OFF: Re: Sympathy For The Devil (Motorhead new album taster)

Jonathan Jarrett jjarrett at CORIOLIS.GREENEND.ORG.UK
Mon Sep 7 10:59:00 EDT 2015


On Thu, 3 Sep 2015, Carl Edlund Anderson wrote:
> Admittedly, when I listen to _Bad Magic_, I *do* think “Yeah, this {very 
> bad word} rocks!” And it does. I don’t know that it will stick with me, 
> but for a 69-year-old escapee from the speed ward and his (quite small) 
> band of Merry Men, that’s pretty good going, I reckon.

 	I tell you one thing that I've noticed, which is that there's been 
a lot more advertising going into plugging _Bad Magic_ than I'm used to 
for a Motörhead release. I'm not used to finding out that Lemmy's got a 
new album out because there's posters for it up beside the road into town!

> With Hawkwind … sometimes it works for me, sometimes it doesn’t so much; 
> it’s more stylistic. I’ll confess that I haven’t been too thrilled since 
> Alan Davey last peeled off. I mean, all the guys are great guys; I dig 
> that Tim Blake is back in there, and I dig his solo stuff … I’m just not 
> feeling the blanga vibe in current HW, which I freely confess is what I 
> like best in the band’s history.

 	Dibs and Niall seem to be interested in putting it back but both 
have leanings towards theatricality and musica;ity that maybe vie too much 
with the essence of the blanga :-) Mind you, I'd say that the new 
Krankschaft album shows that you can have both, and a bit less 
schizophrenically than the current Hawkwind build pattern (songs by Dibs 
and Niall and Richard, songs by Dave that could equally be on his solo 
albums, a song by Tim, some sci-fi sytnth linkage). I actually quite like 
all of this severally, I'd just like there to be more behind the albums to 
make them units than 'this is the set of songs we jointly and severally 
came up with this year'. Of course, that's only because there are high 
bars to cross in terms of relative coherence of sound, at least, in the 
Hawkwind canon, and most other bands would struggle to do something 
sounding as professional and crafted as _Onward_. But that doesn't mean 
that it sounds like a single band who did it...
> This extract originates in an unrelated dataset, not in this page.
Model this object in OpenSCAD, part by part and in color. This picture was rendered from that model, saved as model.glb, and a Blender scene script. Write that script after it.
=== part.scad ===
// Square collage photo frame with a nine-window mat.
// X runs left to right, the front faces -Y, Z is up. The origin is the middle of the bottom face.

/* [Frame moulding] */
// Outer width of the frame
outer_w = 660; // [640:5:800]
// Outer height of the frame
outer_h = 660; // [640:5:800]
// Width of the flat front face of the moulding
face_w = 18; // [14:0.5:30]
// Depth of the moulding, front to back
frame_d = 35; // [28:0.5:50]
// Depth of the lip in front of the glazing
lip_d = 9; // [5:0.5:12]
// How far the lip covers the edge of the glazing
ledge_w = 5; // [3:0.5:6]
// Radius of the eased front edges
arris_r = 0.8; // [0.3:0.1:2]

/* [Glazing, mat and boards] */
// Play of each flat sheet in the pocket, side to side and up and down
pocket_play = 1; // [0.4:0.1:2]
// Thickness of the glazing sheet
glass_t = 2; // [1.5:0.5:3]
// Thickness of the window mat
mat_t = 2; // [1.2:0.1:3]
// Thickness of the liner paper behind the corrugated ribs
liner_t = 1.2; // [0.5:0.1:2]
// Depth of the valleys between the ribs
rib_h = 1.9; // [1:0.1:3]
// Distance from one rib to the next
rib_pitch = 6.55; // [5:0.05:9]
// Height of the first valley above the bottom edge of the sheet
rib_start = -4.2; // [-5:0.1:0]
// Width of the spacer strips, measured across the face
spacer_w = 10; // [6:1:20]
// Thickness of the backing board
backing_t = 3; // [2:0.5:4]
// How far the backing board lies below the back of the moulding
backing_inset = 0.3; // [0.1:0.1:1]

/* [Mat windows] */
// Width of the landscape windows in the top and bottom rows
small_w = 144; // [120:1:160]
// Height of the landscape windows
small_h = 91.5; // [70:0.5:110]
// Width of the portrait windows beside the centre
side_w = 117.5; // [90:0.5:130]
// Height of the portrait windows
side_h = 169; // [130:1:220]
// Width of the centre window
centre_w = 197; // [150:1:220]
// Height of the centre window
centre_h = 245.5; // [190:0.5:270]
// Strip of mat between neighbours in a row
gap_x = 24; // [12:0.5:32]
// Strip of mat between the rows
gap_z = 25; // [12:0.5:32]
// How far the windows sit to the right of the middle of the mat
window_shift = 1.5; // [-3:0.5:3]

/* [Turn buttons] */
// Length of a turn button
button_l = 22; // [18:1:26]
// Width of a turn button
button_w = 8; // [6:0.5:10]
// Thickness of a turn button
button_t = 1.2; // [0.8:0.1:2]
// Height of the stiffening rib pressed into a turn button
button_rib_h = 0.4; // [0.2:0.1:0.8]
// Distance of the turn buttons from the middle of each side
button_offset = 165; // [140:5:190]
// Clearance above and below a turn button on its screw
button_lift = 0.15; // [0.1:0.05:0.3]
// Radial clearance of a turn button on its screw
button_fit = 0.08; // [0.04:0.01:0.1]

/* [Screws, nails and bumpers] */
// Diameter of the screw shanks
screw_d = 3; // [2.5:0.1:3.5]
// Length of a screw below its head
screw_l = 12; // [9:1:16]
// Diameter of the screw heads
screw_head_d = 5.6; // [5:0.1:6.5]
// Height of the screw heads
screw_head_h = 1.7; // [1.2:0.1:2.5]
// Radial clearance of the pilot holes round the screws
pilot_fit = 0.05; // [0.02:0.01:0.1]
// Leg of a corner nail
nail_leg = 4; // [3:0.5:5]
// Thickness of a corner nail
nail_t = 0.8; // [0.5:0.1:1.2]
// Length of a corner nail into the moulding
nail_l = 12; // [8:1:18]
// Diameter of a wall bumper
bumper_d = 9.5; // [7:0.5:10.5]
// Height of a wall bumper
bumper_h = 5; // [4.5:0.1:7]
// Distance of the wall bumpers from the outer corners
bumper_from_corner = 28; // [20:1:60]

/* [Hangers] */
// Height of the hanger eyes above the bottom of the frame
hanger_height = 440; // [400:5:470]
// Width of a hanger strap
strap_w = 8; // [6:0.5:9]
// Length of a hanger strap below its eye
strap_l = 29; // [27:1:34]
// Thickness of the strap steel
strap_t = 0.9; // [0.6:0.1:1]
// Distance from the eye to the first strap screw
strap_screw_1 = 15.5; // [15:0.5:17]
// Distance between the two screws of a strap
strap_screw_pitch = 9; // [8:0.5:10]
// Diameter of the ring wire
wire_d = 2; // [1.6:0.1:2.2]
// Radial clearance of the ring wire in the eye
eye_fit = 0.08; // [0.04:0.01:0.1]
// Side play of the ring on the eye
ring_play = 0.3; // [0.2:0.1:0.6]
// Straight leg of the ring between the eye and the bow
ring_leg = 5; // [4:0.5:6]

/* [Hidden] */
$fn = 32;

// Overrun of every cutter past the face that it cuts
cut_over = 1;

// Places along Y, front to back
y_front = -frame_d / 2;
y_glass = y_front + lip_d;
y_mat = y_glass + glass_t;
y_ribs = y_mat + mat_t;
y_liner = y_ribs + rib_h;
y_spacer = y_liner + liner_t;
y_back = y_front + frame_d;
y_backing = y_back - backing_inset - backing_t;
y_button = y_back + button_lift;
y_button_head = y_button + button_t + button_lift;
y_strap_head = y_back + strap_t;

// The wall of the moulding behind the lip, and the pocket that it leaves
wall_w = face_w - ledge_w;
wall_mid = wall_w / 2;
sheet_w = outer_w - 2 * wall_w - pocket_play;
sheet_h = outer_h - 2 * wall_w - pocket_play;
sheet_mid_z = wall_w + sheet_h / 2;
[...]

 	I would also, of course, like them to stop re-recording old songs 
for albums. Keep those for B-sides and bonus tracks, I say, let the new 
Hawkwind sing out instead on the main platter.
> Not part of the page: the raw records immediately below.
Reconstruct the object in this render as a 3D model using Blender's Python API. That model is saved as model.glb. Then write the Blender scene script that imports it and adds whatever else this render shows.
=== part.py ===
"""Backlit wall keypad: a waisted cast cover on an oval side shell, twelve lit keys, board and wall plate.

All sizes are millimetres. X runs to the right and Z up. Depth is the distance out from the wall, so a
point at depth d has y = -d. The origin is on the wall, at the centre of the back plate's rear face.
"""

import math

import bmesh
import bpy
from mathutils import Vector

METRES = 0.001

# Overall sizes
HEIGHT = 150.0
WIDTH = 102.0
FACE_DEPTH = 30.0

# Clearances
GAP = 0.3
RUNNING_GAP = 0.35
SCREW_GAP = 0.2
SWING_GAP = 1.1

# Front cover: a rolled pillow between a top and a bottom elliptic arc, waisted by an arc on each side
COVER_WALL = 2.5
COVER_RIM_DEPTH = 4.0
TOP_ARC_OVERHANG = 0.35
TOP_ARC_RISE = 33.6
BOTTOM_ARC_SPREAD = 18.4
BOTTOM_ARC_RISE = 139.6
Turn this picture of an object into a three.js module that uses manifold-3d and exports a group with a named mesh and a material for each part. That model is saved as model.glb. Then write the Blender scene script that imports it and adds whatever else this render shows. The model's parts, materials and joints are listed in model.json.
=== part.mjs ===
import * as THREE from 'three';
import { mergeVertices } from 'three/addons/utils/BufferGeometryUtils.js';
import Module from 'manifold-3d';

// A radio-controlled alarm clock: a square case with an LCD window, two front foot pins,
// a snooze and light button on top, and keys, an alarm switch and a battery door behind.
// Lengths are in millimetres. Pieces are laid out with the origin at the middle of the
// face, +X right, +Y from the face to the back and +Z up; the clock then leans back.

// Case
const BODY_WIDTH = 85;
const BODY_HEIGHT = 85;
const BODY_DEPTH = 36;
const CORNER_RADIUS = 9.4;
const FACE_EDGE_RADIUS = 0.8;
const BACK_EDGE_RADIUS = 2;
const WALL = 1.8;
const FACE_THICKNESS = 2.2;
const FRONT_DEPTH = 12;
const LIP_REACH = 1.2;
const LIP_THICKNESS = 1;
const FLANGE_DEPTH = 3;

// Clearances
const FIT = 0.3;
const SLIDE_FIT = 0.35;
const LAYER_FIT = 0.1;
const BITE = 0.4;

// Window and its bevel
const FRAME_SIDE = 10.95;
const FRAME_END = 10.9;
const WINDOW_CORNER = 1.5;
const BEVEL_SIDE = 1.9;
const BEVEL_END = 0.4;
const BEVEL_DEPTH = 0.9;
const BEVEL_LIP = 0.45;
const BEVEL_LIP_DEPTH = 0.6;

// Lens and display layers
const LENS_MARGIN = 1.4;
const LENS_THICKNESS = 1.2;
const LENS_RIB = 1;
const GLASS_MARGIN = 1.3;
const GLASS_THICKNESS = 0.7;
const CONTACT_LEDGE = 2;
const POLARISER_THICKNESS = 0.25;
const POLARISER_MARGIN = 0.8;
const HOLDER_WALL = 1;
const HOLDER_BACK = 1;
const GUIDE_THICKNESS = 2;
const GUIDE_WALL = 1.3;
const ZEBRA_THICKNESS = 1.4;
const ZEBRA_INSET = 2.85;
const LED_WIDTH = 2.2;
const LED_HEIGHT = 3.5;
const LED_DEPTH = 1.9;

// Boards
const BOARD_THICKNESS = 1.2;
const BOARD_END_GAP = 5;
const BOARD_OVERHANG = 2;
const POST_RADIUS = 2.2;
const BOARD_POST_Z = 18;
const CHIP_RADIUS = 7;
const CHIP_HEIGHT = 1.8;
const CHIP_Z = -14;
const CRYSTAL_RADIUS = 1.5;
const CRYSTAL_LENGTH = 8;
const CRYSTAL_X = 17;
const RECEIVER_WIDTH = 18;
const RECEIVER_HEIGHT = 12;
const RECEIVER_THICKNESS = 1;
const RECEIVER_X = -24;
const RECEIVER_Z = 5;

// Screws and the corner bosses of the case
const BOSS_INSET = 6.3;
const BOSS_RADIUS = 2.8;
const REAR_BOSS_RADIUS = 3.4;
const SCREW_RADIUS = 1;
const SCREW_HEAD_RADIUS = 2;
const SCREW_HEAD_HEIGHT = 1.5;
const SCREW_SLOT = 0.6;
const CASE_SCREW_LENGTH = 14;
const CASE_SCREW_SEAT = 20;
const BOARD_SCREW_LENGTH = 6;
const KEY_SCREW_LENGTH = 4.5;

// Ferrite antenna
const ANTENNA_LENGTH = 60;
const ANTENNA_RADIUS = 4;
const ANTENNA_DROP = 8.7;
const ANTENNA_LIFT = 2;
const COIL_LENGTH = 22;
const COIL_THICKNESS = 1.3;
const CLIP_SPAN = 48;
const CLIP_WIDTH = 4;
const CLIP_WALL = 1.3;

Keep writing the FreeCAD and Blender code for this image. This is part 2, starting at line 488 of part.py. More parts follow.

 	But _Blood of the Earth_ and _Onward_ are both good albums, by my 
lights, and probably better than anything studio-recorded since the 1980s 
except _Electric Tepee_, which overall probably has more flab but is a 
more consistent-sounding piece of work. _Alien4_'s another contendor 
but there's stuff on there I actually don't like as well as the stuff 
that makes it great, so for my mileage I think that assessment is 
probably honest. Those two albums both have some quality 'proper 
Hawkwind', some interesting and even some beautiful 'other' tracks and 
the design is great. I'm not sure there are even typos any more!

 	The live albums, of course, score on a different sheet...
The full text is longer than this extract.